Paranoid about uptime? 9 things to do!
Statsig serves billions of individual user interactions. Along the way, we designed the service for reliability and availability of your apps that use Statsig. Because of this, in the case where your application cannot reach Statsig for any reason, your application will continue to work exactly as you expect with locally cached values.
Collected here are a set of best practices that help maximize your uptime - across potential issues including failed client connectivity (to your server), failed server connectivity to Statsig and buggy or deprecated code. You can also read more about how we design for failure.
-
Feature Gates and Experiments have default values that are used in an evaluation . You can disable Feature Gates and set a default value for it; however if your SDK has no information this will default to false. For experiments you specify default values in code. Validate these work and don’t break the experience.
-
Test your code with all the possible assignments in Experiments and Feature Gates. Use overrides to easily do this, along with the inline, real time diagnostics. Don't roll out your experiment and then find a variant (group) that crashes.
-
Use Statsig's support for pre-production environments (e.g. Dev, Staging) as part of your validation process. Pre-production environments can remove change approval requirements, allowing swifter iteration.
-
Start small, validate and then ramp. With feature gates we recommend rolling out to 2% (check for crashes/obvious bugs) before ramping up to 10%, 50% and then 100% while watching metrics you measure. You can also have Statsig fire Metric Alerts when thresholds are violated.
-
Clean up your code and remove features you've finished launching. This ties back to items #1 and #2; you don't want to leave potential code paths you're not testing/monitoring that can be triggered.
-
Use change management on Statsig in production. Changes should be approved by a reviewer. For critical areas, you can enforce an Allowed Reviewer group that has enough context to decide. Statsig Feature Gates allow you to easily audit and roll back changes.
-
Caching on client SDKs: Initializing Statsig client SDKs requires them to connect to Statsig and download config. Client SDKs can cache and reuse config (for the same user) if they are offline. You can also choose to bootstrap your client from your own server (and remove the round trip to Statsig) by using client SDK bootstrapping.
-
Caching on server SDKs: Initializing Statsig server SDKs requires them to connect to Statsig and download config. If connectivity to Statsig fails, initialization fails (falling back to default values).
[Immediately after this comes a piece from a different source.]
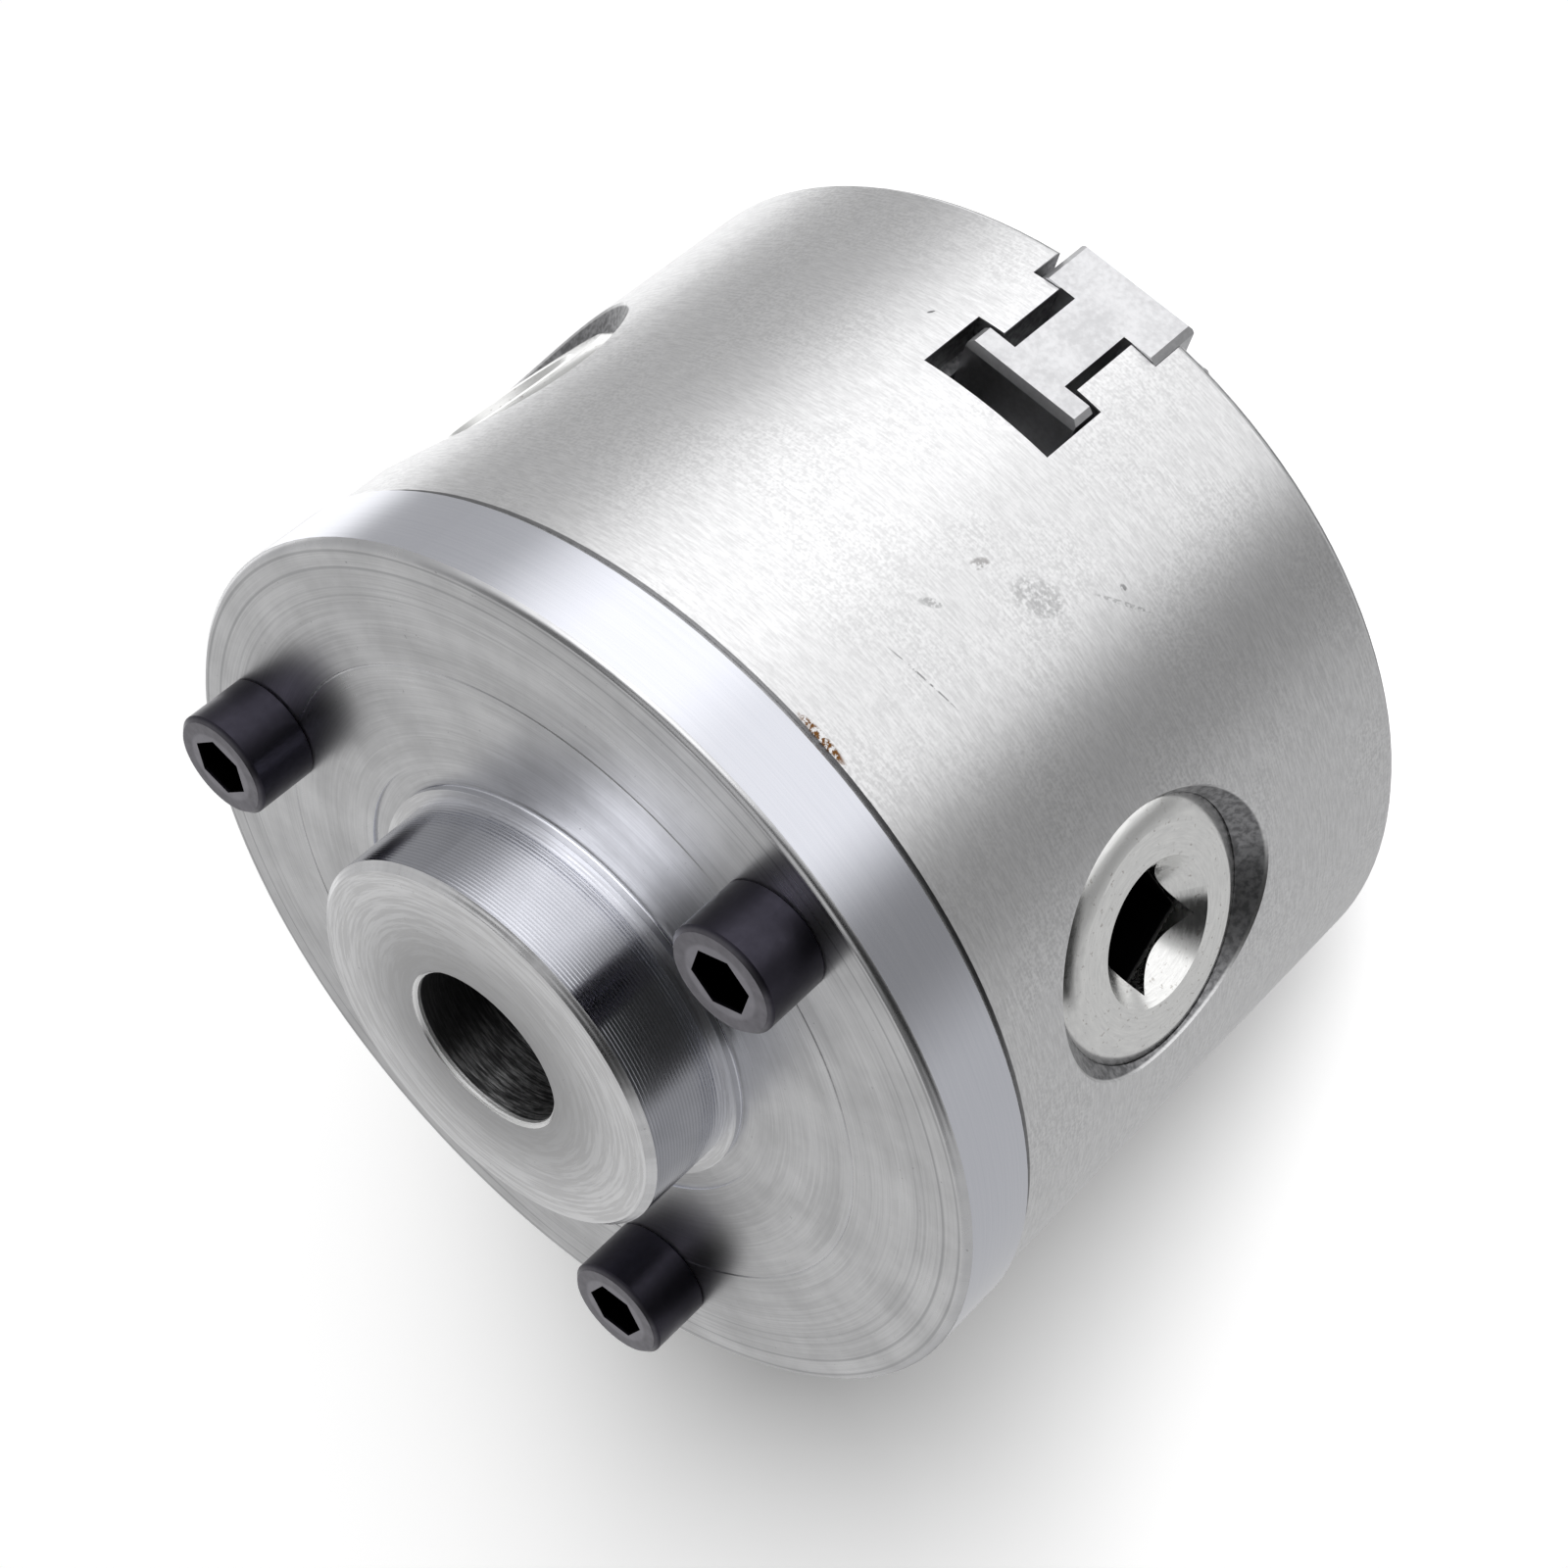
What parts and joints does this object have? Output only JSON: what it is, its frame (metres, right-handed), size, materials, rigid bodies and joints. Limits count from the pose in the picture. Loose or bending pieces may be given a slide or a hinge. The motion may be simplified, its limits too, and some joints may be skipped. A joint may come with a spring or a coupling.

Remove this dependency when connectivity fails by providing this config locally. Read more about dataAdapter
-
Test for failure conditions explicitly (e.g. no Statsig client or server connectivity). Run a disaster simulation (e.g. break DNS routing to Statsig within your data center) and test client app behavior when Statsig is unreachable. Also understand and embrace the variety of capabilities we’ve built to support different kinds of testing.